WHAT TO DO:
Look through the data for the string "empty". Copy every line where it is found.
----- RECORDS SUPPLIED
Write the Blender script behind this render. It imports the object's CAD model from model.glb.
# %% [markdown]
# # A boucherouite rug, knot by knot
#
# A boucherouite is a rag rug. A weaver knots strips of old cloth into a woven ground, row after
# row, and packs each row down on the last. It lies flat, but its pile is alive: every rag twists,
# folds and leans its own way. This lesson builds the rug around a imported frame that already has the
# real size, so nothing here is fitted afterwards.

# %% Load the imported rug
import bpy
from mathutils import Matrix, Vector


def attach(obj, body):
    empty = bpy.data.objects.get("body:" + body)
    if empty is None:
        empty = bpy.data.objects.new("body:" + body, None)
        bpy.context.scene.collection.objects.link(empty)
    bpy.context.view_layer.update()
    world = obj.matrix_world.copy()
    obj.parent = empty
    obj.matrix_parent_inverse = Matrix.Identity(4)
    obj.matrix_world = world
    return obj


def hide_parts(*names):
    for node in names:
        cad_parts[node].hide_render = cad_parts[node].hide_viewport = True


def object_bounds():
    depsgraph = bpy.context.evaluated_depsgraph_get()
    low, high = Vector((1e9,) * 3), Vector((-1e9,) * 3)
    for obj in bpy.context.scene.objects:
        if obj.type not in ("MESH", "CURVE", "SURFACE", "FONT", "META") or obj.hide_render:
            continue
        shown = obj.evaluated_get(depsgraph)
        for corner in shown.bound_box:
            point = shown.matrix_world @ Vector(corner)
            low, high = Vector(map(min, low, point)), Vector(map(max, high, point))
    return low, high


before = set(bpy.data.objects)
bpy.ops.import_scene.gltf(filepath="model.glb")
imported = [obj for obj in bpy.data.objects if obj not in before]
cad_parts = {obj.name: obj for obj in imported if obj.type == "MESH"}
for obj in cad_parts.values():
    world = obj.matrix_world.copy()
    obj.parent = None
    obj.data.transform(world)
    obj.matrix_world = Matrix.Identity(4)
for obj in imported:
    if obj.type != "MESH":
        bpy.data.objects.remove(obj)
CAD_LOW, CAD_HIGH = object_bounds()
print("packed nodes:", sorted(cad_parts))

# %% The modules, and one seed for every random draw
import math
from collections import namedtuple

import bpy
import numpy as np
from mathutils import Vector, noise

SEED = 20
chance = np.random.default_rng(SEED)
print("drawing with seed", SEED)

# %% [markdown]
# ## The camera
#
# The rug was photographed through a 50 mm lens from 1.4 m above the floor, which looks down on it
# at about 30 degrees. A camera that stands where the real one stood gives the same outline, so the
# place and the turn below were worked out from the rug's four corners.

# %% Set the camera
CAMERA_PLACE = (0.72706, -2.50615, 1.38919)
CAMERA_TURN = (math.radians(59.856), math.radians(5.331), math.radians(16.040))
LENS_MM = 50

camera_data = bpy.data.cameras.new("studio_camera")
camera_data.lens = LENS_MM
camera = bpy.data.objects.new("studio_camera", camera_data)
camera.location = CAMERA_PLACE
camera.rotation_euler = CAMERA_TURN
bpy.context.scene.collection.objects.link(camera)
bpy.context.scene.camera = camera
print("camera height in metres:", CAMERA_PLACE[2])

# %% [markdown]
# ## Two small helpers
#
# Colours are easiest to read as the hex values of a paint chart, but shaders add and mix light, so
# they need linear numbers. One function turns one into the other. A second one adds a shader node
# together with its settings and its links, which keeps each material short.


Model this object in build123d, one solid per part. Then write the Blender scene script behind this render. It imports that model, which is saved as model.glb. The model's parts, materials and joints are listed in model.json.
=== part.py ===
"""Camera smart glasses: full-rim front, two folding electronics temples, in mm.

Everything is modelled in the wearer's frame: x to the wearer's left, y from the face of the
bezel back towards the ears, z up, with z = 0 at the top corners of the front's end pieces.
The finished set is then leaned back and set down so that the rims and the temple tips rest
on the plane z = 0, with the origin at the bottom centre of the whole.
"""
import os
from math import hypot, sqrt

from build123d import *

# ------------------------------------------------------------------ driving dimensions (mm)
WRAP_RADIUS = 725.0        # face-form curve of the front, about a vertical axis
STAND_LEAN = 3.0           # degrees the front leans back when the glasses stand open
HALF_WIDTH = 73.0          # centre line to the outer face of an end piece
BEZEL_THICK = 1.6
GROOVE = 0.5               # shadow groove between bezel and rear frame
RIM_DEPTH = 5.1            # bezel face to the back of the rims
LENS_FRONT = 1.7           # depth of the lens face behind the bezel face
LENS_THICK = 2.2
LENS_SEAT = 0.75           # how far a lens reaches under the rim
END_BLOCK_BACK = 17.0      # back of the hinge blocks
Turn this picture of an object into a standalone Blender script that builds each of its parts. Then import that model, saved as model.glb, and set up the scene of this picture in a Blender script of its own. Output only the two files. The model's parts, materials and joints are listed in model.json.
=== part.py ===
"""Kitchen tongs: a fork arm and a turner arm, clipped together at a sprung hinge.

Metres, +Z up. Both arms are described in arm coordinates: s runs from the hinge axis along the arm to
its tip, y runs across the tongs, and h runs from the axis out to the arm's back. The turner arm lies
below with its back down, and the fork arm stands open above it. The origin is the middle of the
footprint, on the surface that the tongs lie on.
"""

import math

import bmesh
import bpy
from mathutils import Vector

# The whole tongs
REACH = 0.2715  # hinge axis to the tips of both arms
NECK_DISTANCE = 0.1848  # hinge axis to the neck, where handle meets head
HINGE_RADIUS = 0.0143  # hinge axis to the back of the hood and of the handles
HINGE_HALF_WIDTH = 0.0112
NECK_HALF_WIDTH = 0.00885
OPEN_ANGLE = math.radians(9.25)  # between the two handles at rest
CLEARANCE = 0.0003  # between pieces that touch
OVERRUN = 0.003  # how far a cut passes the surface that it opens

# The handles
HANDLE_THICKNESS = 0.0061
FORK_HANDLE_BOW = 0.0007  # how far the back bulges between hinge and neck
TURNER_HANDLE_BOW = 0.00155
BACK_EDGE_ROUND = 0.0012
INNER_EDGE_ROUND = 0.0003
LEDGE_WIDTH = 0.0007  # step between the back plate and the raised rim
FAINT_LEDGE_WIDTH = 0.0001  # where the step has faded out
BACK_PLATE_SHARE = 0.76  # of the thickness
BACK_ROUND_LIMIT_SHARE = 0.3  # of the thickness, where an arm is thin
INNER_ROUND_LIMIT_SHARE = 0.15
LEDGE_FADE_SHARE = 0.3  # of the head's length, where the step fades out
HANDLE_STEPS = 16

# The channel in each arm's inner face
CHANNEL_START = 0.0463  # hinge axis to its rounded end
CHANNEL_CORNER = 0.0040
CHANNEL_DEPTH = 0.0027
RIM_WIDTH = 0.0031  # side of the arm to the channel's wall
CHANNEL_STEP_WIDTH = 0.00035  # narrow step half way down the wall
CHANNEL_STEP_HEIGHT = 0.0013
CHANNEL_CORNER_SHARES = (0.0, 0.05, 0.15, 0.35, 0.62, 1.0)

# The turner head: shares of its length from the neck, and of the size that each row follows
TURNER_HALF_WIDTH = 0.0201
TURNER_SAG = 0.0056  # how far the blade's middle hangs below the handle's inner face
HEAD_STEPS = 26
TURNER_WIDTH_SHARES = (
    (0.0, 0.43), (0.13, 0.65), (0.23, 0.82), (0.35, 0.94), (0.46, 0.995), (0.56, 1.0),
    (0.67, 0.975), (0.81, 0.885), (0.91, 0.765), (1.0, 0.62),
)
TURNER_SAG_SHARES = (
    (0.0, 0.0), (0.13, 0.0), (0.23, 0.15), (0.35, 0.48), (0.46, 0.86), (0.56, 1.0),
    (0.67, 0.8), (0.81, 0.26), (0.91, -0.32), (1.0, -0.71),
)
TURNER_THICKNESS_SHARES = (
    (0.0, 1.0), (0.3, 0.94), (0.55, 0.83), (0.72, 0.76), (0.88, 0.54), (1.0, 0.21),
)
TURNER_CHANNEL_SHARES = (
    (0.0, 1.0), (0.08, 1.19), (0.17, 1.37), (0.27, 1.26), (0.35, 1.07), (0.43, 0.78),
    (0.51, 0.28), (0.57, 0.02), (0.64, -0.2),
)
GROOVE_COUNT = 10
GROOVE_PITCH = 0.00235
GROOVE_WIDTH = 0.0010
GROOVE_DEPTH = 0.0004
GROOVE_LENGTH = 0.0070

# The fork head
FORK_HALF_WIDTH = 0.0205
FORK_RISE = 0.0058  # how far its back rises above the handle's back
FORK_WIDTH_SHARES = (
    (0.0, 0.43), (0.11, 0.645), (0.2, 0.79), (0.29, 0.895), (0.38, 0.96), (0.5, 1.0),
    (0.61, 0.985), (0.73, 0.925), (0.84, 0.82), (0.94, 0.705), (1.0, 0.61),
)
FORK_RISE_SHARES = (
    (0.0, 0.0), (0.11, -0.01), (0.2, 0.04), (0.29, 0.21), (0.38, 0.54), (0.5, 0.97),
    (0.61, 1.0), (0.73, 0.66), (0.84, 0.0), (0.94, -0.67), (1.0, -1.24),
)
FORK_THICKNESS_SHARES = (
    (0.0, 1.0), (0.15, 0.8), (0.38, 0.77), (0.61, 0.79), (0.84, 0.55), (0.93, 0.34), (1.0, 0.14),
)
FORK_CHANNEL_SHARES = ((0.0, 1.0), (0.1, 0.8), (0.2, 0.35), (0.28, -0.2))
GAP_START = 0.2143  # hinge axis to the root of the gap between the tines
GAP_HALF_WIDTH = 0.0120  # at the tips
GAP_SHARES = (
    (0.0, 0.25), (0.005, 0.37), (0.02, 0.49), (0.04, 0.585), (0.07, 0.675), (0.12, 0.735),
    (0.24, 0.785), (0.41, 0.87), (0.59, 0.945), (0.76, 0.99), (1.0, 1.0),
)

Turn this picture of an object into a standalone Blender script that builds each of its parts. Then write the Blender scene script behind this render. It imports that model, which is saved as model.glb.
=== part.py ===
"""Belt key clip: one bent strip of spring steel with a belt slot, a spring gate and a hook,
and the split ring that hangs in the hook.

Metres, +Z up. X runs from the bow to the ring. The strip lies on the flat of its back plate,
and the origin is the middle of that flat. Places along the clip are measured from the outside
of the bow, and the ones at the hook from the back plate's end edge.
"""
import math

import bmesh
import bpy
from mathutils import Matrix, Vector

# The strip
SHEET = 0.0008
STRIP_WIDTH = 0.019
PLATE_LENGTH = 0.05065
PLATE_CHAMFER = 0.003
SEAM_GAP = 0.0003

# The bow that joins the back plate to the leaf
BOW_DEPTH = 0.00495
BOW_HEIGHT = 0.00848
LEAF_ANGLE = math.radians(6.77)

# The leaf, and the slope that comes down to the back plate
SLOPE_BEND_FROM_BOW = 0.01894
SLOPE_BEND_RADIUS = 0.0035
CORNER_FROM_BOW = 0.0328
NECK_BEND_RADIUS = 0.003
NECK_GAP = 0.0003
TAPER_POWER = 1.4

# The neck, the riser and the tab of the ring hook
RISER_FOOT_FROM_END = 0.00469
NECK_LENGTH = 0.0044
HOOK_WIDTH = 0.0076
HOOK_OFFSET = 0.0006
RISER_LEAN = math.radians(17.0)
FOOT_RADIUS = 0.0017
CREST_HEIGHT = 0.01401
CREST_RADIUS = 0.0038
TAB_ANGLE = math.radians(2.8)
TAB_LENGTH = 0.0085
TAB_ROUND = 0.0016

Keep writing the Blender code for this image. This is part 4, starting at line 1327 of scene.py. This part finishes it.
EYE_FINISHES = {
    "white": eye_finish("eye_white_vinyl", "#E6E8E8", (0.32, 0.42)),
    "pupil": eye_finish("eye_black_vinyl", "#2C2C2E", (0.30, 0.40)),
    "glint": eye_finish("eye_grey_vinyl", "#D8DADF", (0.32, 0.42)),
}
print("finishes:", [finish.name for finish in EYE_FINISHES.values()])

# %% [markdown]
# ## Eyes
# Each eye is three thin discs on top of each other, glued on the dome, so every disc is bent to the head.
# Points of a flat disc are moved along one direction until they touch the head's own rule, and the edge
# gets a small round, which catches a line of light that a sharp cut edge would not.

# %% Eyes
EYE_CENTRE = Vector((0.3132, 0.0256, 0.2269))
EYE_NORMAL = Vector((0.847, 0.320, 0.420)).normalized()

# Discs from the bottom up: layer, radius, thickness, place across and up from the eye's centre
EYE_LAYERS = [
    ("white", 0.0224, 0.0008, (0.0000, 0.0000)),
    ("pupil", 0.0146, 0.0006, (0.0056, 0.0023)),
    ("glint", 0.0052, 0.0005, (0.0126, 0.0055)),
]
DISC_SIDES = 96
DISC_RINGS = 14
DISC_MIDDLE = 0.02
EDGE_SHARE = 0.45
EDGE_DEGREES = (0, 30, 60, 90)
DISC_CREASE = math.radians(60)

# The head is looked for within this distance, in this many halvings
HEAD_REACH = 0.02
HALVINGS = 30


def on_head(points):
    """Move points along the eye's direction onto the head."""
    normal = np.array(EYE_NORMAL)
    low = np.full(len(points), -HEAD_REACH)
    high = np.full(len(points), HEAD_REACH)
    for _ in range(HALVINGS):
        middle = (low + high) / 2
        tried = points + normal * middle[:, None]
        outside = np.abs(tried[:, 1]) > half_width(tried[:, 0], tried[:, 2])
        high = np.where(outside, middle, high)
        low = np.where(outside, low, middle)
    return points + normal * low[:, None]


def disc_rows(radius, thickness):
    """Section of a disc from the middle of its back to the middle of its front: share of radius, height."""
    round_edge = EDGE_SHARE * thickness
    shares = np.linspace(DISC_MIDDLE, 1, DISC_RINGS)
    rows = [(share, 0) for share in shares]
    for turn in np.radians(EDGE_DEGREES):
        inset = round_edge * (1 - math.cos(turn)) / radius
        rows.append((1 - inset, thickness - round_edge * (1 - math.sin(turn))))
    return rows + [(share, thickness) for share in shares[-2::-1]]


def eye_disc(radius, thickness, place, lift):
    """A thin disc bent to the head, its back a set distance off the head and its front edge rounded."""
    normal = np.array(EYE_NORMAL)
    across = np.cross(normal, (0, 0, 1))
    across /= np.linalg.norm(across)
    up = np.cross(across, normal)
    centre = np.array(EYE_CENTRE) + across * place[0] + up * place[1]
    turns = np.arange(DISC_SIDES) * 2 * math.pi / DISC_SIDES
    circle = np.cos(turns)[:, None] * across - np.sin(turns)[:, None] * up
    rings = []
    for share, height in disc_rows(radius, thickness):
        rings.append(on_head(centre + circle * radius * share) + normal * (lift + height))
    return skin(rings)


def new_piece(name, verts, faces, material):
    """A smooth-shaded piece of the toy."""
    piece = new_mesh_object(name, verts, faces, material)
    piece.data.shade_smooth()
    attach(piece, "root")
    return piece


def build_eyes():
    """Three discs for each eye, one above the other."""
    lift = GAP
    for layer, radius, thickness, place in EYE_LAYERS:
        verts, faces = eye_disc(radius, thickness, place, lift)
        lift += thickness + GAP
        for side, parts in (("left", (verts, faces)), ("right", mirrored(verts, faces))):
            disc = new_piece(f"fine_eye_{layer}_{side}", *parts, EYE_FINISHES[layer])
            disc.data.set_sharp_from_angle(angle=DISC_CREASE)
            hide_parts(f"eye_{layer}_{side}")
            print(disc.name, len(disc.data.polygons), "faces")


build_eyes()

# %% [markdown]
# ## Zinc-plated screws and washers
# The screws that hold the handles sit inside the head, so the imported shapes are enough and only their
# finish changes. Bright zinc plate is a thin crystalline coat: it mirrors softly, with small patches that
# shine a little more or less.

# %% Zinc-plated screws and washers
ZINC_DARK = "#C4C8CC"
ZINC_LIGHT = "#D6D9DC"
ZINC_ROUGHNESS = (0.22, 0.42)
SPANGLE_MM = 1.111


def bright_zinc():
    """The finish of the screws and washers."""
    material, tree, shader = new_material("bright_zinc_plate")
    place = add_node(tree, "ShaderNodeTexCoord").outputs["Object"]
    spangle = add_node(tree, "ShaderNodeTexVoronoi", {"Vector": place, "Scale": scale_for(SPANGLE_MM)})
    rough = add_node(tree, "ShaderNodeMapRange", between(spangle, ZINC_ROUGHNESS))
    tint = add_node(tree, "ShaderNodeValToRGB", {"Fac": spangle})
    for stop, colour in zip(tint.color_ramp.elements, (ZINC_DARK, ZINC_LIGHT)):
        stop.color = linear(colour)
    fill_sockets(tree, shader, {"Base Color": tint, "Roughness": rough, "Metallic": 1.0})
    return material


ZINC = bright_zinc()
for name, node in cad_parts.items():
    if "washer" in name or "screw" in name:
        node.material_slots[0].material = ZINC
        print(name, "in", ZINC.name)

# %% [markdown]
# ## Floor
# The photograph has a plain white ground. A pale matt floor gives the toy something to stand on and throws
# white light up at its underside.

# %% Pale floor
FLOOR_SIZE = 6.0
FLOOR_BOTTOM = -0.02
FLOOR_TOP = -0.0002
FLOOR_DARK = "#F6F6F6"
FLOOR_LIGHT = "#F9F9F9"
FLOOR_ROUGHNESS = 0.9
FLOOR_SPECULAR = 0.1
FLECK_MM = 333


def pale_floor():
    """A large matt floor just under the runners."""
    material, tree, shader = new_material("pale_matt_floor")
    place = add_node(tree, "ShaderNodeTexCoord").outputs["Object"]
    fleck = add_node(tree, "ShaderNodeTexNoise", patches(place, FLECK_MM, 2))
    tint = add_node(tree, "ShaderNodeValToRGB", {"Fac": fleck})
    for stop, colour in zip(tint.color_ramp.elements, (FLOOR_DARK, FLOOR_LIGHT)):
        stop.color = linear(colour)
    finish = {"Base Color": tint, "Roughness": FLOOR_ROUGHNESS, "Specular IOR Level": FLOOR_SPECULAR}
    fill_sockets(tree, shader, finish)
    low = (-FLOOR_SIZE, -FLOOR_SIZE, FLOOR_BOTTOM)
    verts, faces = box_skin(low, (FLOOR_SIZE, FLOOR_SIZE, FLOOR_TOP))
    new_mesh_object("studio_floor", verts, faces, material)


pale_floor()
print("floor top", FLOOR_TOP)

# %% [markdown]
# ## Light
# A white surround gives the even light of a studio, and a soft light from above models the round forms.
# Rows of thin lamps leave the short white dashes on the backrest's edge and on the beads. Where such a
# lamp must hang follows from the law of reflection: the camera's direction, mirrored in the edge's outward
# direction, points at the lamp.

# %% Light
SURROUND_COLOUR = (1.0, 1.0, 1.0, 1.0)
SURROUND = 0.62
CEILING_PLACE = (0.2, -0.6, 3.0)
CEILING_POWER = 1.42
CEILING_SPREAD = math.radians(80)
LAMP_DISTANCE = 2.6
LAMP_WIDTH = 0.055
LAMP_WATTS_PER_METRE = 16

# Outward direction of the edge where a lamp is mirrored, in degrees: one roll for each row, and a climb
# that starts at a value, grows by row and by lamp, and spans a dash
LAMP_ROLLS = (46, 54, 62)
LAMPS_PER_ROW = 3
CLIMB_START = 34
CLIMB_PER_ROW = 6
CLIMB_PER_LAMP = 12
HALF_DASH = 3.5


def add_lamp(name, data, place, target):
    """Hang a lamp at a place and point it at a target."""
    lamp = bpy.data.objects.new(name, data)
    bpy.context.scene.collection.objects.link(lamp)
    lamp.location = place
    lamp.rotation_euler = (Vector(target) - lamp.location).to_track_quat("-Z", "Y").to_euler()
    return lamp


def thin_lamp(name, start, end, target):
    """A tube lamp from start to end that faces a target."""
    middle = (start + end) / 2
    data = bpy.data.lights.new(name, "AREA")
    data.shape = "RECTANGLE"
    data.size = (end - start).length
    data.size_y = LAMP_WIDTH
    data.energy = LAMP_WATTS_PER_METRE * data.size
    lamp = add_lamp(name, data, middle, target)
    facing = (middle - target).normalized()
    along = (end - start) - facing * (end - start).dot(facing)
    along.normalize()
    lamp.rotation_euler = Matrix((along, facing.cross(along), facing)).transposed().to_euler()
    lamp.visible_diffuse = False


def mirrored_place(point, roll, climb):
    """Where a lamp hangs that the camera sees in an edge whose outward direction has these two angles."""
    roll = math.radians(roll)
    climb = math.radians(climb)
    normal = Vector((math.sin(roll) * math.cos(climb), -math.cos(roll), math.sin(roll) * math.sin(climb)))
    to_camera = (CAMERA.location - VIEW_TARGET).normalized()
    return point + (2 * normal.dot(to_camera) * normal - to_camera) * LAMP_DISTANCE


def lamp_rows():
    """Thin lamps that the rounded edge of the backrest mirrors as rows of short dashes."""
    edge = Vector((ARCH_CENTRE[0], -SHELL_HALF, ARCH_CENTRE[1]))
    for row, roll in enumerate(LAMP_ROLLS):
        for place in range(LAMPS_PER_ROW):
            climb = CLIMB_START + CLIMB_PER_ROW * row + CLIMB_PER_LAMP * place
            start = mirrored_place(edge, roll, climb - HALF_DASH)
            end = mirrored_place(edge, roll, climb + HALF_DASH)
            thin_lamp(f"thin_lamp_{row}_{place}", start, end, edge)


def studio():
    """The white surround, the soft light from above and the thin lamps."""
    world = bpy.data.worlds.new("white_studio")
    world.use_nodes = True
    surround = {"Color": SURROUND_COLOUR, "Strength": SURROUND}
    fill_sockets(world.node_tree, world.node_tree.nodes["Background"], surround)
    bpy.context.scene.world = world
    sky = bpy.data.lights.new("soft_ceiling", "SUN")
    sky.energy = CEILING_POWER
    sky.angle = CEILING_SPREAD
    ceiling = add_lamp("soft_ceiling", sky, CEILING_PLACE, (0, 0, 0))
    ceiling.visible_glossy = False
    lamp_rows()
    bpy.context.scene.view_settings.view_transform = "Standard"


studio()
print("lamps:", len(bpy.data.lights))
----------
TASK OUTPUT:
    empty = bpy.data.objects.get("body:" + body)
    if empty is None:
        empty = bpy.data.objects.new("body:" + body, None)
        bpy.context.scene.collection.objects.link(empty)
    obj.parent = empty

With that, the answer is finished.